MINUTES OF ALMA SYSTEMS DESIGN TELECONFERENCE, 1999-OCT-13 LRD 1999-Oct-14

a. Subarray support: The draft shows a master subarray to which any or all of the 64 antennas can be assigned, and some TBD number of secondary subarrays, each of which can have up to 8 antennas. The restriction limits the number of fiber power amplifiers (EDFAs) to 8+K for K secondary subarrays, and simplifies the network of optical power dividers and switches. Shillue pointed out the EDFAs have significant noise figure and this must be included in the noise budget; yet it was agreed that they are needed to get enough power for 64 antennas.
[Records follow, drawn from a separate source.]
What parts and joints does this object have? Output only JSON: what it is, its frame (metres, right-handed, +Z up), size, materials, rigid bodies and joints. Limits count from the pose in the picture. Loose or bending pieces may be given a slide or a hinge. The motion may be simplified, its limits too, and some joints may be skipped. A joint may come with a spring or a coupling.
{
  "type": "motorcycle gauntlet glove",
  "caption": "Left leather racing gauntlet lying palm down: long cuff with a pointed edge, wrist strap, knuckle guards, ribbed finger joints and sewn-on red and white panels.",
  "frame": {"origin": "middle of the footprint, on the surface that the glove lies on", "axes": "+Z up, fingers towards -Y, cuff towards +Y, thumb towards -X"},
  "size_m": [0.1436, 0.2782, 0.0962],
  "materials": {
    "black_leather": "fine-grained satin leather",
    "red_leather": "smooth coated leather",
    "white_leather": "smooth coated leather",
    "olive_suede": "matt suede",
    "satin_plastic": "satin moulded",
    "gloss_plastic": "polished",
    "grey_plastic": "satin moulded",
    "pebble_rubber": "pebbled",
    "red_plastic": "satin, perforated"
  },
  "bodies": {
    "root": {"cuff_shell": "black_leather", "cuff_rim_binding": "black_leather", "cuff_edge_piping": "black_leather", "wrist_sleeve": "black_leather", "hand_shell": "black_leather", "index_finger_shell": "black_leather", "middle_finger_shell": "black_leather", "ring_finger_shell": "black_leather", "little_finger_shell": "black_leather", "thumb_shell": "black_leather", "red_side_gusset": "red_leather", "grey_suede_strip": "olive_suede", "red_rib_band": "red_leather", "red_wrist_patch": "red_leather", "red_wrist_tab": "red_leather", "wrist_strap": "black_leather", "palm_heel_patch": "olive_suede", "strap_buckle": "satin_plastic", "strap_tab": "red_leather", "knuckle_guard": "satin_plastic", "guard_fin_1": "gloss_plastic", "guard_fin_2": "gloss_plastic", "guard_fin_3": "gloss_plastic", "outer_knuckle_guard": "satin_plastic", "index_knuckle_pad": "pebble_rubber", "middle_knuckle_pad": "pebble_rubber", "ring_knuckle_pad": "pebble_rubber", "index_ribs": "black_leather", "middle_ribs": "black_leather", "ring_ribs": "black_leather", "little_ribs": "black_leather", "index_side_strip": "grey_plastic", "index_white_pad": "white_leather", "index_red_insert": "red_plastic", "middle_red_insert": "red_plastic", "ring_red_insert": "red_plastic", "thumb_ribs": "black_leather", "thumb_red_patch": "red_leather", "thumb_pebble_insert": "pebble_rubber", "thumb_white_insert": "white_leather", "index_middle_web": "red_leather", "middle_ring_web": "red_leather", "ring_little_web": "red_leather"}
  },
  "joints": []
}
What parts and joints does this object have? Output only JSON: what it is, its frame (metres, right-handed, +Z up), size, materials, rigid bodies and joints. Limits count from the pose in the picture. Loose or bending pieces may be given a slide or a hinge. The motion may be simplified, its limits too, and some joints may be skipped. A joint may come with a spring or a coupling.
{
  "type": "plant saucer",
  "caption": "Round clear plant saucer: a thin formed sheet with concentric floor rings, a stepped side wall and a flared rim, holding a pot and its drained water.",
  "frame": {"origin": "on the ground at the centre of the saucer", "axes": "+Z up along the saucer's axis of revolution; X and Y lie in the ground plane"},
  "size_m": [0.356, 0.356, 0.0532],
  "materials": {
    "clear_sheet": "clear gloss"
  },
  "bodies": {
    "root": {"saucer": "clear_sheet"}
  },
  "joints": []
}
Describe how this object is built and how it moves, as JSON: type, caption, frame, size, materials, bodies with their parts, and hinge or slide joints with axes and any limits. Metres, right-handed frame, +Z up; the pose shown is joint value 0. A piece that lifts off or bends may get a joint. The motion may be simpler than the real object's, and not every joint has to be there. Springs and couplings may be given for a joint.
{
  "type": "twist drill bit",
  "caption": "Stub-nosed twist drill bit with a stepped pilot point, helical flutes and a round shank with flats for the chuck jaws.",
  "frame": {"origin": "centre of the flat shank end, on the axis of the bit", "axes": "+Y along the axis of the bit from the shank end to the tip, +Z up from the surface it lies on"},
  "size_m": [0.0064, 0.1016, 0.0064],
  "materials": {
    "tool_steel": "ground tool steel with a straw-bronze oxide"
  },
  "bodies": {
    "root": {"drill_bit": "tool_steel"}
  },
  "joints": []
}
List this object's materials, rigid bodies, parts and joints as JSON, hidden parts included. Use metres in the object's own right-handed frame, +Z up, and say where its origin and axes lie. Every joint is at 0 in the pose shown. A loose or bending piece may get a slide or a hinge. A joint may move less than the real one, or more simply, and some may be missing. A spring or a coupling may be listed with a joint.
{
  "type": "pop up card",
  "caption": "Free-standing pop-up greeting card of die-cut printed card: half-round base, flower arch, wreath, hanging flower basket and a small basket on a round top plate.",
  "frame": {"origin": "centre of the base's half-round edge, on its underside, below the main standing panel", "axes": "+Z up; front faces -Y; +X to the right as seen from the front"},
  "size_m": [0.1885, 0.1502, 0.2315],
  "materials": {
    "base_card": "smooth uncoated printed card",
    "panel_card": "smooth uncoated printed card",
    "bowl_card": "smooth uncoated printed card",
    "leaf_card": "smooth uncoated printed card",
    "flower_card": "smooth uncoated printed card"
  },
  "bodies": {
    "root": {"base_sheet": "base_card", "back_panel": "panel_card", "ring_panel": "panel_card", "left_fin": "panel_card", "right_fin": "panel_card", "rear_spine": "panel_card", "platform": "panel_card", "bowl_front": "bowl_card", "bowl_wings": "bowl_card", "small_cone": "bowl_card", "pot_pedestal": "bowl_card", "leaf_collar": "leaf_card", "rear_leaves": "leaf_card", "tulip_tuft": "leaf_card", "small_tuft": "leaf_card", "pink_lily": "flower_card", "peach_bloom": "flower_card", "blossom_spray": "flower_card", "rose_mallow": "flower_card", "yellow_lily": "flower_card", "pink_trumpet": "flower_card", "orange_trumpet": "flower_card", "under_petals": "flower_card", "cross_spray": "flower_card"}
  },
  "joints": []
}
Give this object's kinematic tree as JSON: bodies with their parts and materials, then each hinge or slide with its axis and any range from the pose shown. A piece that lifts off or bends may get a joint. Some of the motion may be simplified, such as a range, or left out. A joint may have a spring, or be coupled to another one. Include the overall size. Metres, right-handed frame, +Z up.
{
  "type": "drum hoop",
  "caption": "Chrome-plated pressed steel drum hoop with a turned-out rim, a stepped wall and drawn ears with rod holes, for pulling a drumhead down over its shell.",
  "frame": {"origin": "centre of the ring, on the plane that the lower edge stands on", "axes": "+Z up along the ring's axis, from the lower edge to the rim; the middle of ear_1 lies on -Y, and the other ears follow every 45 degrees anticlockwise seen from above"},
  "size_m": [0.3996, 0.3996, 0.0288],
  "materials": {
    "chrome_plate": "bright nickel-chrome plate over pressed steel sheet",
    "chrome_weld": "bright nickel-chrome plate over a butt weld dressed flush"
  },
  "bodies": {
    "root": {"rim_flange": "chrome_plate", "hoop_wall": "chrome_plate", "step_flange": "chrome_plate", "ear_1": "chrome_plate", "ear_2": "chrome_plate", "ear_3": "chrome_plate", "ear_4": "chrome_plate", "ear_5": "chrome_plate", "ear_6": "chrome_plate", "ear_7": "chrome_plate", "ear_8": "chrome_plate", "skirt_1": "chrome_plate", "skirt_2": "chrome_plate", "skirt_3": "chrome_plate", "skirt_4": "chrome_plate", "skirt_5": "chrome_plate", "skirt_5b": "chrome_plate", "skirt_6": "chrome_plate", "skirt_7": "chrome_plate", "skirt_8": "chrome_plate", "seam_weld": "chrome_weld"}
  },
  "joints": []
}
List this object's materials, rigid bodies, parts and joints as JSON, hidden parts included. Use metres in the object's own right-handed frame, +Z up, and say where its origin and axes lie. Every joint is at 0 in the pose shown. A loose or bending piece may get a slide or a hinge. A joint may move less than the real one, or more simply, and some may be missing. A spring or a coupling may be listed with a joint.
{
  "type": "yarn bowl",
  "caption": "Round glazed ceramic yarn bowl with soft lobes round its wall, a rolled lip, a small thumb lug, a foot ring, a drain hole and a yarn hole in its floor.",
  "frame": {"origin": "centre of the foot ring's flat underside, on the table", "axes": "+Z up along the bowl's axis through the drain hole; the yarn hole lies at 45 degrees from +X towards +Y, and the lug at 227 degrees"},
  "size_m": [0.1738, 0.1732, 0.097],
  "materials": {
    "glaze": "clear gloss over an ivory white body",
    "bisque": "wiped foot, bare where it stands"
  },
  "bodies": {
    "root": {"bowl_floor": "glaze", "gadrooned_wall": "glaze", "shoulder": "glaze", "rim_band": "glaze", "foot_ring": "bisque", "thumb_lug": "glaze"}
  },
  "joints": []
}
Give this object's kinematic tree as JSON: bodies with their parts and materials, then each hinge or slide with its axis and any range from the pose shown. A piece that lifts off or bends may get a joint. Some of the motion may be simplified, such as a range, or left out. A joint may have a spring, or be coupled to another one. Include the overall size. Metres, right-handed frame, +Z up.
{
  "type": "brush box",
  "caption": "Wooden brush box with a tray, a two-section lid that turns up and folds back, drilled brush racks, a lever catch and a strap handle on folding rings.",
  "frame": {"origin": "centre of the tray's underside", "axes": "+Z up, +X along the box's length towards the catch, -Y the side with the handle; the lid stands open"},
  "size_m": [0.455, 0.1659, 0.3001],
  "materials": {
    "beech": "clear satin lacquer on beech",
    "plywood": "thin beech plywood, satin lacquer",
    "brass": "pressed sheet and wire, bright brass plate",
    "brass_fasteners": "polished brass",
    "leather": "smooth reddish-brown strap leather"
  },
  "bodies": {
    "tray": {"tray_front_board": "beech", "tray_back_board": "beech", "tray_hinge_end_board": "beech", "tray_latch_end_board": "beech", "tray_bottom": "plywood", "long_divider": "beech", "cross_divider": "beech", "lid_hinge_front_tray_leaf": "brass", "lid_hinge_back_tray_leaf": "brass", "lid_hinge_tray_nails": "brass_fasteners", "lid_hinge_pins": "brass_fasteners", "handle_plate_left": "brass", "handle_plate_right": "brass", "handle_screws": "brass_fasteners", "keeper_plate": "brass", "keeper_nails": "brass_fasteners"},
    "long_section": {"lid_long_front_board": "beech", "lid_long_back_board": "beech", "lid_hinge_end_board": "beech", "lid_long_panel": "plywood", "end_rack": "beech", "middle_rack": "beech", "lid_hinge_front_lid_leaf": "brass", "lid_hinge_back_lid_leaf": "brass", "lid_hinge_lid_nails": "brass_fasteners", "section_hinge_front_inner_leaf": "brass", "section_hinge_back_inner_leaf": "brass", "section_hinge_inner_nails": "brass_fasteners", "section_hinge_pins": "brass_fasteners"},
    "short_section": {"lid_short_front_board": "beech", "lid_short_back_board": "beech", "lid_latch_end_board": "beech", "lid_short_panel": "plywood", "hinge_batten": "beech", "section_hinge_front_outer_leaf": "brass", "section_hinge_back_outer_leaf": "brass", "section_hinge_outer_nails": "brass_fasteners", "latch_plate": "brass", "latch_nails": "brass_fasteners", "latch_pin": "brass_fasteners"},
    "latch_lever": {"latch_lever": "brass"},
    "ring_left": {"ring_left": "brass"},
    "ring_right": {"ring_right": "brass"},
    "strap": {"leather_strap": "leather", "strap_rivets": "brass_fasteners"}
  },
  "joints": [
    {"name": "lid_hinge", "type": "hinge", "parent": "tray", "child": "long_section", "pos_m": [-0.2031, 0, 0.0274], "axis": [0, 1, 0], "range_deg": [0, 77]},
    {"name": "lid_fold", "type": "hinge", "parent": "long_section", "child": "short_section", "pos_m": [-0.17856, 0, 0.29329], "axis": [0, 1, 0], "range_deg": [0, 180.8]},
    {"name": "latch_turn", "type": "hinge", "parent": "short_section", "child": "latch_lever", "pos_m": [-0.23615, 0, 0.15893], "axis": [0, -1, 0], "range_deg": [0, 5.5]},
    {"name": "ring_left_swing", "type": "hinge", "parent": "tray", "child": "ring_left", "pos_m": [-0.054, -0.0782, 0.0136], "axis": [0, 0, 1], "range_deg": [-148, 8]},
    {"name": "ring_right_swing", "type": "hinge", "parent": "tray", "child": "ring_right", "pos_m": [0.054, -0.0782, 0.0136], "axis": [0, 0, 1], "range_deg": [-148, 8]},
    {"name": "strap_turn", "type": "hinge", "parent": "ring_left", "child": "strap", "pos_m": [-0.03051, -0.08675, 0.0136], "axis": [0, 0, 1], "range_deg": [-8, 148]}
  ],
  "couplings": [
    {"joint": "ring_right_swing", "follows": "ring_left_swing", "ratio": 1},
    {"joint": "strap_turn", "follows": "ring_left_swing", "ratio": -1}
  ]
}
Payne suggested a different approach, where we use a separate laser synthesizer for every antenna; only the master laser would be common. This eliminates all switching and produces no restrictions on subarray assignments. (We still need 8 EDFA's for the master laser signal.) There was considerable support for this idea, in spite of the greatly increased cost. D'Addario agreed to study it. [After the meeting it occurred to me that this plan sacrifices most common-mode phase error cancellation for antennas operating together. However, such is also the case for the photonic-direct option, so it will have to be faced if that approach becomes the baseline.]